-- Available data --

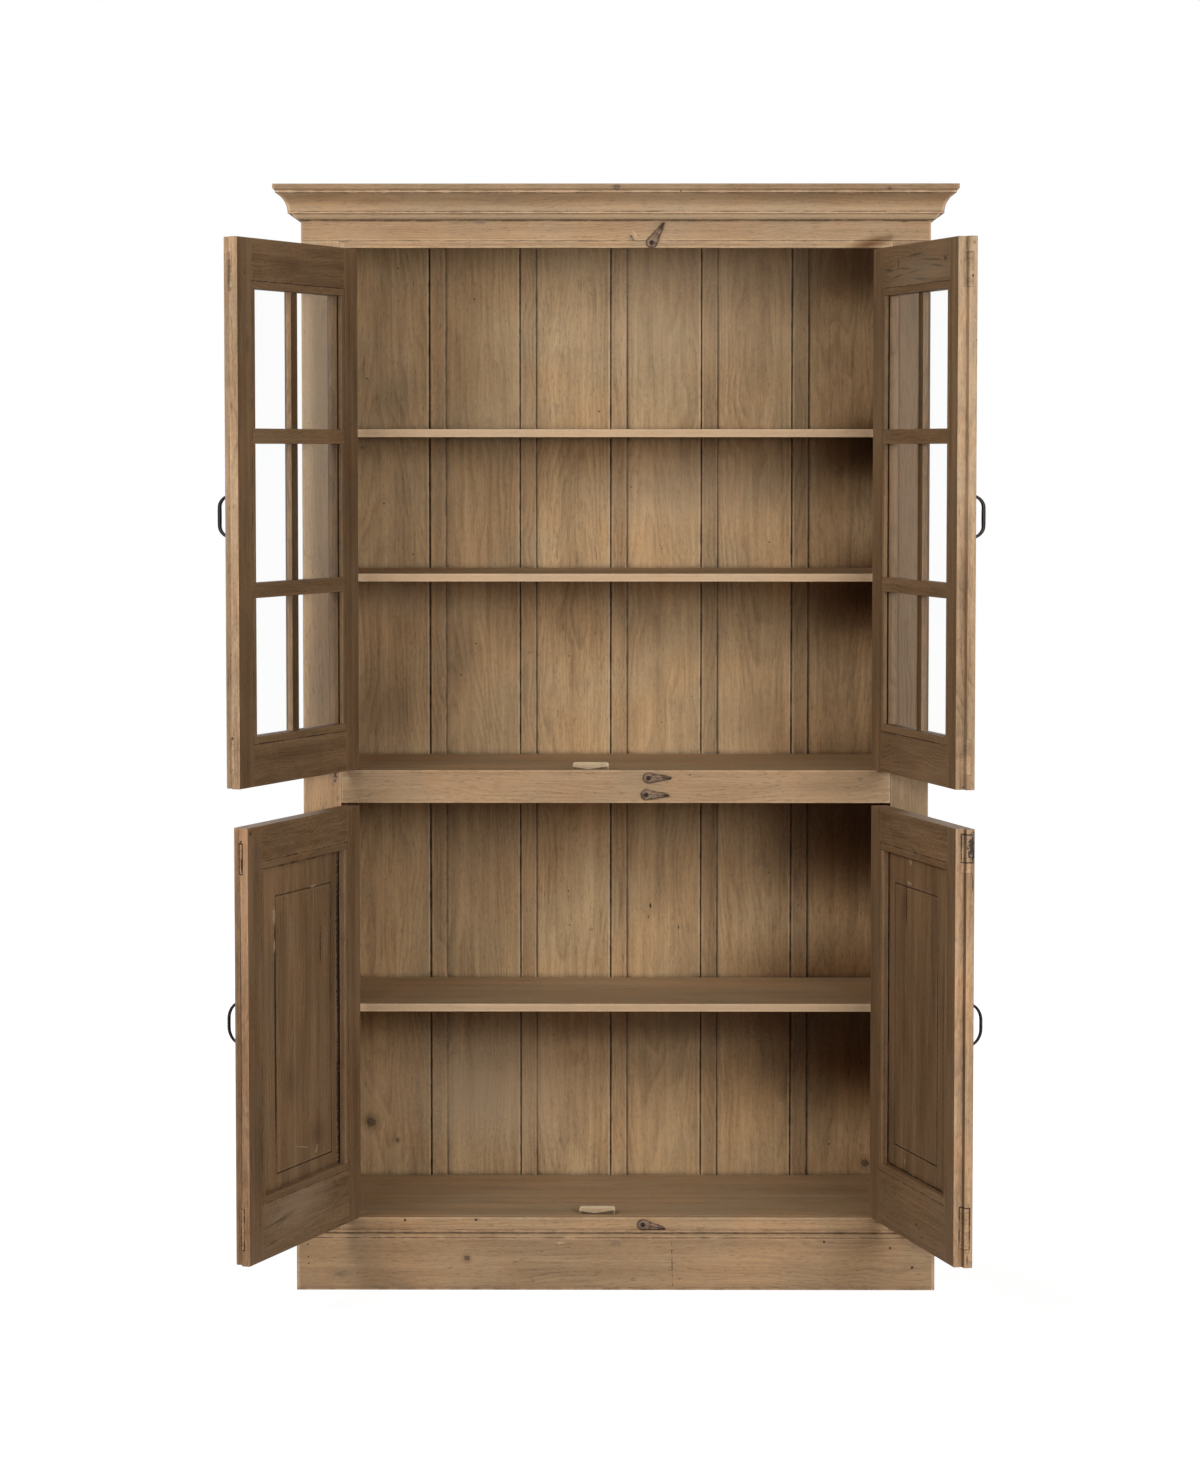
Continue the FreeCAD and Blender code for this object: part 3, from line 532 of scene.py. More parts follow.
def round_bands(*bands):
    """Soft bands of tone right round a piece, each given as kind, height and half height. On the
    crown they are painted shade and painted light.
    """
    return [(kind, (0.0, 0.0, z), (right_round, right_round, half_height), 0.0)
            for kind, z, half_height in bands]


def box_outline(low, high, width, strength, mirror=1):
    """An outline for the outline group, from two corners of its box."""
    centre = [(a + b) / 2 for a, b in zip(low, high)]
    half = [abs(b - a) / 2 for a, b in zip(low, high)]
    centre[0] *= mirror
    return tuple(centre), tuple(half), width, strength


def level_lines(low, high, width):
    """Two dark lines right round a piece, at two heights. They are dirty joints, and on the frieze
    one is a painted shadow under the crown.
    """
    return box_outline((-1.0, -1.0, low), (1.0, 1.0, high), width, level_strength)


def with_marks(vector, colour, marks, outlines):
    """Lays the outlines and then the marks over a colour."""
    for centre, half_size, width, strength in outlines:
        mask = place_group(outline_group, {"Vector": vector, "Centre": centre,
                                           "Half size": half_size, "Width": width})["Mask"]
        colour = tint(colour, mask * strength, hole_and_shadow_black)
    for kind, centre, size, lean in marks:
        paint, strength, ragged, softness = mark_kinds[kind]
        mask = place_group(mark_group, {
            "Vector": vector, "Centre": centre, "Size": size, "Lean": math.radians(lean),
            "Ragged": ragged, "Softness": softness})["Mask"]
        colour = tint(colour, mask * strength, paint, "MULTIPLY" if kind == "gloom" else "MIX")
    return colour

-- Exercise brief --
Set down each line of the material verbatim, from the first line through the line that contains "high), width, level_strength)".

-- Written answer --
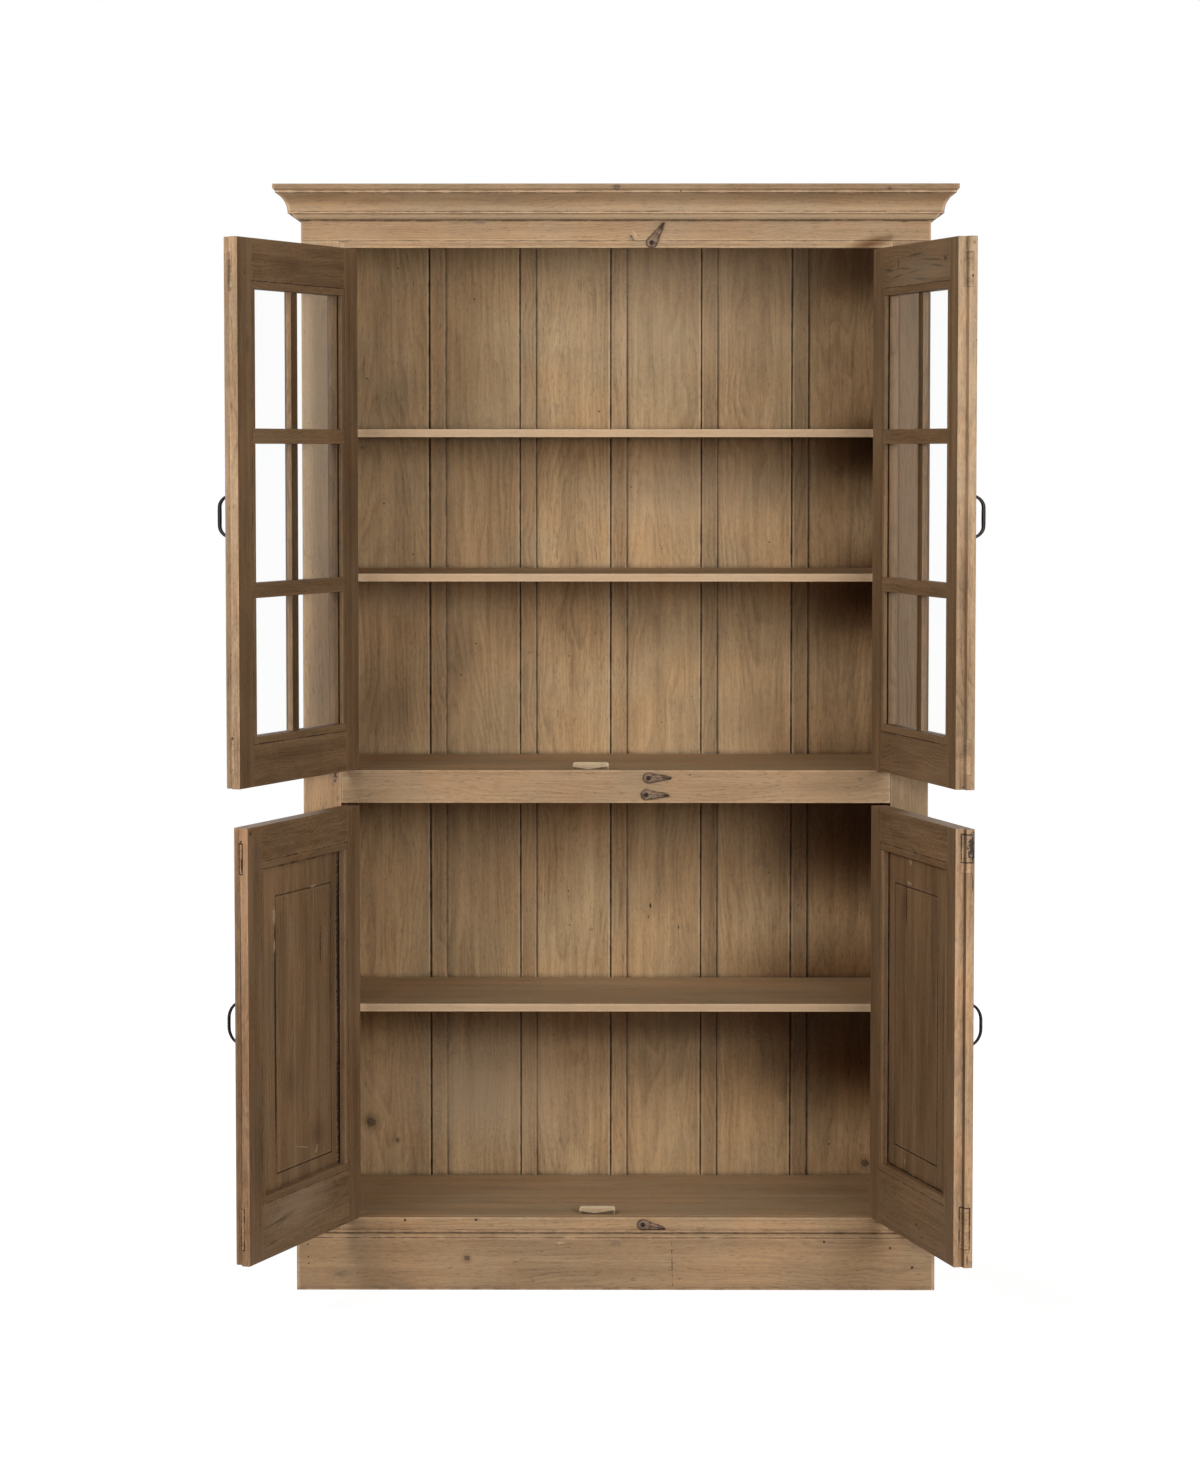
Continue the FreeCAD and Blender code for this object: part 3, from line 532 of scene.py. More parts follow.
def round_bands(*bands):
    """Soft bands of tone right round a piece, each given as kind, height and half height. On the
    crown they are painted shade and painted light.
    """
    return [(kind, (0.0, 0.0, z), (right_round, right_round, half_height), 0.0)
            for kind, z, half_height in bands]


def box_outline(low, high, width, strength, mirror=1):
    """An outline for the outline group, from two corners of its box."""
    centre = [(a + b) / 2 for a, b in zip(low, high)]
    half = [abs(b - a) / 2 for a, b in zip(low, high)]
    centre[0] *= mirror
    return tuple(centre), tuple(half), width, strength


def level_lines(low, high, width):
    """Two dark lines right round a piece, at two heights. They are dirty joints, and on the frieze
    one is a painted shadow under the crown.
    """
    return box_outline((-1.0, -1.0, low), (1.0, 1.0, high), width, level_strength)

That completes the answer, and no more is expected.